The manual that came with my home fetal at-home doppler advised users that a heartbeat can be detected as early as 12 weeks. So of course that meant I tried it find a heartbeat at 10 weeks. To be fair, I was really sick throughout my pregnancy and I thought that hearing my baby's heartbeat would make me feel more connected to him.

When I Couldn't Find A Heartbeat On The 1st Try

Of course I didn't find it on the first try. I totally should have had my husband try with me, but I didn't want to worry him so I tried by myself and ended up panicking when I couldn't find it. I promised myself that if I wasn't successful I would put it away and try again another day, but I was lying.

When My Husband Couldn't Find The Heartbeat

Then I asked my husband to try and he couldn't hear anything right away either. I think my own heart rate went up considerably as a result.

When I Heard My Own Heartbeat By Mistake

Then we thought we found it, but it was much too low. Of course, we soon realized that what we were hearing wasn't the baby's heart rate at all: it was mine. Then, we finally heard him and his tiny heart beating rapidly and it was magical. We laughed about it later, but it was so not funny at the time.
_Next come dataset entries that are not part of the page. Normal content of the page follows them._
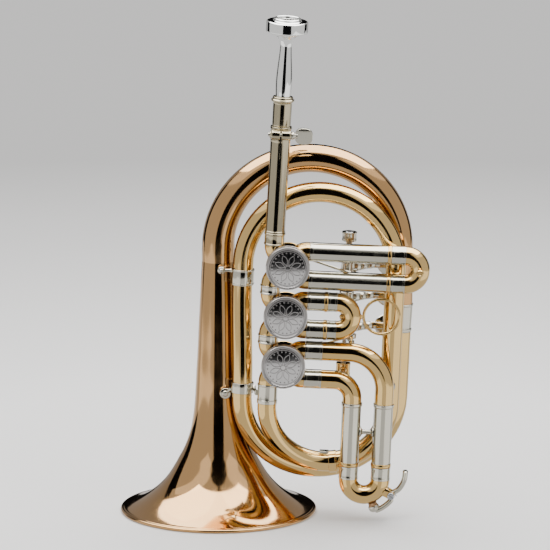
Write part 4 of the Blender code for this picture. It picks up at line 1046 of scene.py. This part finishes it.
def make_axle():
    high, low = BRACKET_Z
    drum = 4.0
    upper_top = 1.9
    ends = (low - drum - 0.3, high + upper_top - 0.9)
    axle = turned_solid([
        (0.0, ends[0] - 1.5), (2.2, ends[0] - 1.5), (2.8, ends[0] - 1.0), (2.8, ends[0]), (1.5, ends[0]),
        (1.5, ends[1]), (2.8, ends[1]), (2.8, ends[1] + 0.8), (2.5, ends[1] + 1.1), (0.0, ends[1] + 1.2),
    ], "Z", 0.2, 36)
    place = on_wrap(AXLE_X, AXLE_Y, 0.0)
    axle = show("lever_axle_rod", axle, "steel", place=place, replaces=["lever_axle"])
    carve(axle, slab((-3.4, -0.35, ends[1] + 0.6), (3.4, 0.35, ends[1] + 2.5), 0.05), place)
    waist = HUB_RADIUS - 0.2
    foot = [(waist, -drum + 1.1), (HUB_RADIUS, -drum + 1.1), (HUB_RADIUS, -drum), (AXLE_BORE, -drum)]
    lip, seat = upper_top - 1.0, 3.0
    upper = [(HUB_RADIUS + 0.1, upper_top), (HUB_RADIUS + 0.1, lip + 0.1), (waist, lip), *foot,
             (AXLE_BORE, lip), (seat, lip), (seat, upper_top)]
    lower = [(HUB_RADIUS, drum), (HUB_RADIUS, drum - 1.1), (waist, drum - 1.1), *foot, (AXLE_BORE, drum)]
    foot_y = PORT_Y + SLEEVE_RADIUS + 0.15
    for name, profile, material, height, post_z in (
        ("upper_axle_bracket", upper, "nickel_silver", high, VALVE_1_Z + SLIDE_OFFSET),
        ("lower_axle_bracket", lower, "yellow_brass", low, low),
    ):
        ring = moved(turned_ring(profile, "Z", 0.1, 56), (AXLE_X, AXLE_Y, height))
        post = turned_solid([
            (0.0, foot_y), (3.3, foot_y), (3.4, foot_y + 0.6), (2.2, foot_y + 1.5), (1.6, foot_y + 3.0),
            (1.6, AXLE_Y - 7.0), (2.3, AXLE_Y - 5.0), (2.3, AXLE_Y - 3.6), (0.0, AXLE_Y - 3.6),
        ], "Y", 0.4, 36)
        show(f"{name}_drum", ring, material, replaces=[name])
        show(f"{name}_post", moved(post, (AXLE_X, 0.0, post_z)), "yellow_brass")


# Slides

def crowned_band(low, high, axis="Z", sides=60):
    """Band at the mouth of a slide's outer tube, highest in its middle."""
    edge = BAND_RADIUS - 0.15
    return turned_ring([
        (edge, high), (BAND_RADIUS, (low + high) / 2), (edge, low), (SLEEVE_BORE, low),
        (SLEEVE_BORE, high),
    ], axis, 0.2, sides)


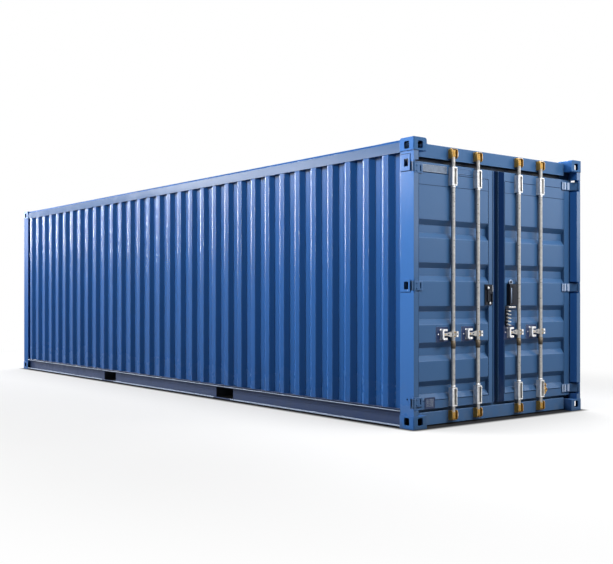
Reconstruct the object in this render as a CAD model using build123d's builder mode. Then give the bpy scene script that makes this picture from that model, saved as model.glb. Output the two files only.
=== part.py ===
"""Blue 30 ft dry cargo container with corrugated walls and two hinged doors.

Millimetres. Length along X with the doors at +X, width along Y, +Z up.
The origin is at the centre of the footprint, on the plane the castings rest on.
Left and right are as seen by someone who faces the doors, so left is -Y.
"""
import os
from build123d import *

os.makedirs("parts", exist_ok=True)

# Overall size
length = 9125
width = 2438
height = 2591

# Corner castings
cast_l = 178
cast_w = 162
cast_h = 118
cast_plate = 28
cast_wall = 16
cast_inner_wall = 12
slot_len = 124
slot_w = 63.5
slot_inset_x = 103.5
slot_inset_y = 89.5
port_w = 64
port_h = 68
port_cut = 9
cast_cut = 6
cast_round = 24
proud = 6              # castings stand this far outside the frame

# Frame plates and rails
post_t = 6
hole_w = 52
hole_h = 68
hole_in = 98
hole_drop = 105
rail_t = 4
rail_w = 60
rail_h = 92
rail_drop = 31         # top of the rails below the top of the castings
sill_lift = 14         # underside of the rails above the ground
base_h = 158
base_depth = 40
base_t = 5
front_post_face = 110

# Walls, roof and floor
sheet_t = 2
wall_pitch = 264
wall_flat = 74
wall_depth = 36
wall_set = 3           # outer flats of a wall inside the rail face
end_pitch = 250
end_flat = 70
end_depth = 45
roof_pitch = 209
roof_flat = 75
roof_depth = 18
roof_lap = 45
roof_lip = 4
floor_t = 28
floor_gap = 3
beam_h = 122
beam_flange = 45
beam_t = 4
beam_pitch = 300

# Fork pockets
fork_span = 2920
fork_w = 350
fork_h = 116
fork_strap = 6
fork_wall = 6

# Doors
door_set = 98          # outer face of the doors inside the end plane
door_t = 50
door_top_gap = 42
door_bottom_gap = 27
door_edge = 70         # hinge side edge in from the side plane
door_meet = 22         # metal edge of each door from the centre line
door_tube = 3
stile_w = 90
meet_w = 100
top_rail_h = 92
bottom_rail_h = 78
rib_shares = (0.076, 0.232, 0.38, 0.557, 0.732)
rib_h = 170
rib_slope = 50
rib_depth = 36
seal_w = 7
seal_t = 18
seat_gap = 5
seat_t = 5
header_h = 124
header_lip = 30
sill_h = 116
swing_gap = 5

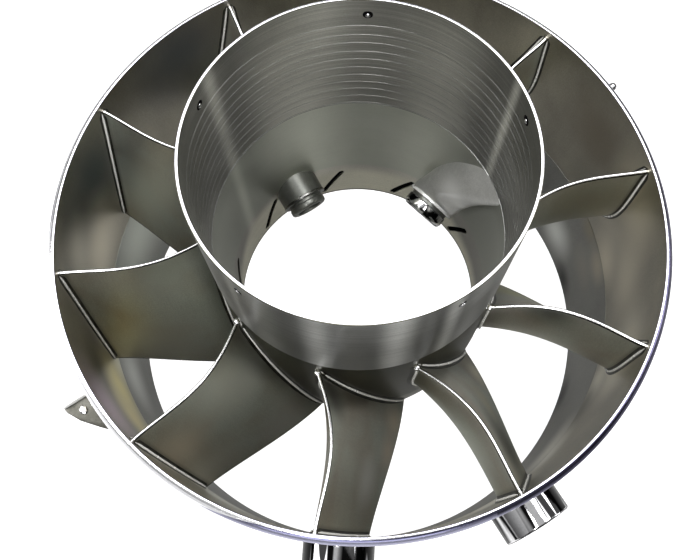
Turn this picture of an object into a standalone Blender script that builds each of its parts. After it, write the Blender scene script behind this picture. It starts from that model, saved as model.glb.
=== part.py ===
"""Guide vane casing of an axial compressor: a round shell, ten curved vanes and a tubular hub.

Units are metres, +Z is up along the flow axis, and the casing stands on the bottom edge of its tail band.
"""

import math

import bmesh
import bpy
import numpy as np
from mathutils import Matrix, Vector

# Driving dimensions
BORE = 0.200             # inner radius of the casing at its rim: the unit that the shape is drawn in
CASING_HEIGHT = 0.224    # from the bottom edge to the rim
TAIL_HEIGHT = 0.104      # lower band of the casing, below the vanes
BOTTOM_BORE = 0.1928     # inner radius at the bottom edge
WALL = 0.0032            # casing plate
LIP_RADIUS = 0.2052      # outer radius of the rim ring
LIP_HEIGHT = 0.0052
GAP = 0.0003             # between pieces that touch
SEAT = 0.0005            # between a vane's ends and the faceted round walls

HUB_TOP = 0.3163
HUB_RADIUS = 0.1016
HUB_BORE = 0.0995
HUB_BAND_FOOT = 0.2195   # lower edge of the turned front ring
HUB_TAIL_TOP = 0.1130
HUB_FOOT = 0.0738
BODY_RADIUS = 0.1012
BODY_BORE = 0.0985
TAIL_BORE = 0.0950

VANE_COUNT = 10
VANE_EDGE = 0.0014       # thickness along the leading and trailing edges
VANE_SWELL = (0.243, 0.012, -0.098)   # how far the rounded side bulges, as a turn: hub, casing, mid-span
SWELL_POWERS = (1.81, 1.41)           # towards the leading and the trailing edge
FIRST_VANE = math.radians(119.2)   # outer end of the first vane's leading edge
PITCH = 2 * math.pi / VANE_COUNT
CHORD_STEPS = 12
SPAN_STEPS = 8

# The vane's leading and trailing edges, at the hub and at the casing: heights and turns from the first point
EDGE_HEIGHTS = {"hub": (0.2036, 0.0932), "casing": (0.2186, 0.1160)}
HUB_TURN = (-0.137, 0.565, 0.059)   # start, slope and cubic term of the turn along the hub
CASING_TURN = 0.165                 # turn of the trailing edge at the casing
ROUNDED_TURN_POWER = 6.0            # there the rounded side leaves the rim straight down, then swings round
HOLLOW_TURN_POWER = 1.1             # and the hollow side runs almost straight across to the trailing edge
BOW = (0.339, -0.184)               # sideways bow of the leading and the trailing edge
BOW_SKEW = 0.194
LIFT = (0.0097, 0.0063)             # upward bow of the same edges

PIN_COUNT = 5
FIRST_PIN = math.radians(87.2)
PIN_HEIGHT = 0.3030
PIN_HOLE = 0.0026
SOCKET_ANGLES = (math.radians(46), math.radians(122))
SOCKET_HEIGHTS = (0.1180, 0.0980)
SOCKET_TILTS = (math.radians(21), math.radians(15))
SOCKET_RADII = (0.0205, 0.0185)
SOCKET_NOSE_RADIUS = 0.0150
SOCKET_BORE = 0.0105
SOCKET_REACH = 0.0760    # distance of the open end from the axis
HOOD_ANGLE = math.radians(42)   # middle of the drawn hood's outline on the wall
HOOD_HEIGHT = 0.1370
HOOD_SIZE = (0.0210, 0.0490)    # half its width and half its length
HOOD_LEAN = math.radians(13)
SLOT_WIDTH = 0.0028

BOSS_ANGLES = (math.radians(-58.1), math.radians(-92.9))
BOSS_HEIGHT = 0.1640
BOSS_RADIUS = 0.0232
BOSS_BORE = 0.0185
BOSS_REACH = 0.2230

LUG_ANGLE = math.radians(213.2)
LUG_TURN = math.radians(12)      # the lug plate stands this far off the radial line
LUG_PLATE = 0.0050
LUG_REACH = 0.0190
LUG_TOP = 0.2060
LUG_DEPTH = 0.0400
GUSSET = 0.0030
STUB_ANGLE = math.radians(31.2)
STUB_HEIGHT = 0.2110
STUB_RADIUS = 0.0030
STUB_REACH = 0.2150

ROUND = 96               # facets round the casing
HUB_ROUND = 72
BOSS_ROUND = 32

# The origin is under the middle of the whole outline, so the longest boss pushes the flow axis off it
BOSS_SWING = abs(BOSS_ANGLES[1]) - math.pi / 2
FRONT_REACH = BOSS_REACH * math.cos(BOSS_SWING) + BOSS_RADIUS * math.sin(BOSS_SWING)
AXIS = Vector((0, (FRONT_REACH - LIP_RADIUS) / 2, 0))

FINISHES = {
    "dark_steel": ((0.085, 0.085, 0.075), 0.38, 1.0),
    "tan_steel": ((0.22, 0.20, 0.165), 0.40, 1.0),
    "brushed_steel": ((0.33, 0.33, 0.32), 0.34, 1.0),
    "bright_steel": ((0.80, 0.80, 0.81), 0.16, 1.0),
    "polished": ((0.86, 0.86, 0.88), 0.05, 1.0),
    "socket_steel": ((0.20, 0.20, 0.185), 0.32, 1.0),
}


def clear_scene():
    for obj in list(bpy.data.objects):
        bpy.data.objects.remove(obj, do_unlink=True)


def finish(name):
    if name in bpy.data.materials:
        return bpy.data.materials[name]
    color, roughness, metallic = FINISHES[name]
    material = bpy.data.materials.new(name)
    material.use_nodes = True
    shader = material.node_tree.nodes["Principled BSDF"]
    shader.inputs["Base Color"].default_value = (*color, 1)
    shader.inputs["Roughness"].default_value = roughness
    shader.inputs["Metallic"].default_value = metallic
    return material


def add_object(name, mesh_data, material, matrix=None):
    """Puts the mesh in the scene at the flow axis, turned by the matrix."""
    obj = bpy.data.objects.new(name, mesh_data)
    bpy.context.scene.collection.objects.link(obj)
    obj.matrix_world = Matrix.Translation(AXIS) @ (matrix or Matrix.Identity(4))
    if material:
        obj.data.materials.append(finish(material))
    return obj


def mesh_from(name, points, faces):
    mesh = bpy.data.meshes.new(name)
    mesh.from_pydata([tuple(point) for point in points], [], faces)
    tidy = bmesh.new()
    tidy.from_mesh(mesh)
    bmesh.ops.remove_doubles(tidy, verts=tidy.verts, dist=1e-7)
    bmesh.ops.recalc_face_normals(tidy, faces=tidy.faces)
    tidy.to_mesh(mesh)
    tidy.free()
    mesh.shade_smooth()
    mesh.set_sharp_from_angle(angle=math.radians(40))
    return mesh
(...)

When I Couldn't Make Myself Stop

After my partner and I figured it out it was kind of addictive, so I started to listen all of the time. Going through this cycle of listen and panic, listen and panic, listen and panic, until I could find his tiny fluttering heartbeat, was exhausting.

When I Was Super Sick

There's something about throwing up 10 times a day, and having to spend the day in the hospital to receive necessary fluids and medications, that makes you want to know that your baby is OK and that everything you are enduring is worth it. Those times were also high anxiety times for me, though, and my attempts to feel better about my high-risk pregnancy backfired big time.

When I Was In Pre-Term Labor

When I went into pre-term labor at 30 weeks I tried to listen for my son while I waited for the on-call OB-GYN to call me back. Yeah, as you can imagine that was a seriously bad idea. I should have just waited until I got to the hospital to learn more, but I couldn't help myself.

When I Was Totally Freaking Out

Anxiety for me is like a crescendo in music; it starts small, but then grows slowly and subtly and louder until it buzzes about me like a swarm of bees. Please trust me when I say that the last thing an anxious pregnant woman should do is try to operate medical equipment by and on herself. Seriously.

Ironically, trying to do the one thing that I thought would make me feel calm actually made me way more anxious than I had been during my first two pregnancies combined. So, one day, I put the at-home doppler away. It was way less stressful to count my baby's kicks and hiccups, anyway.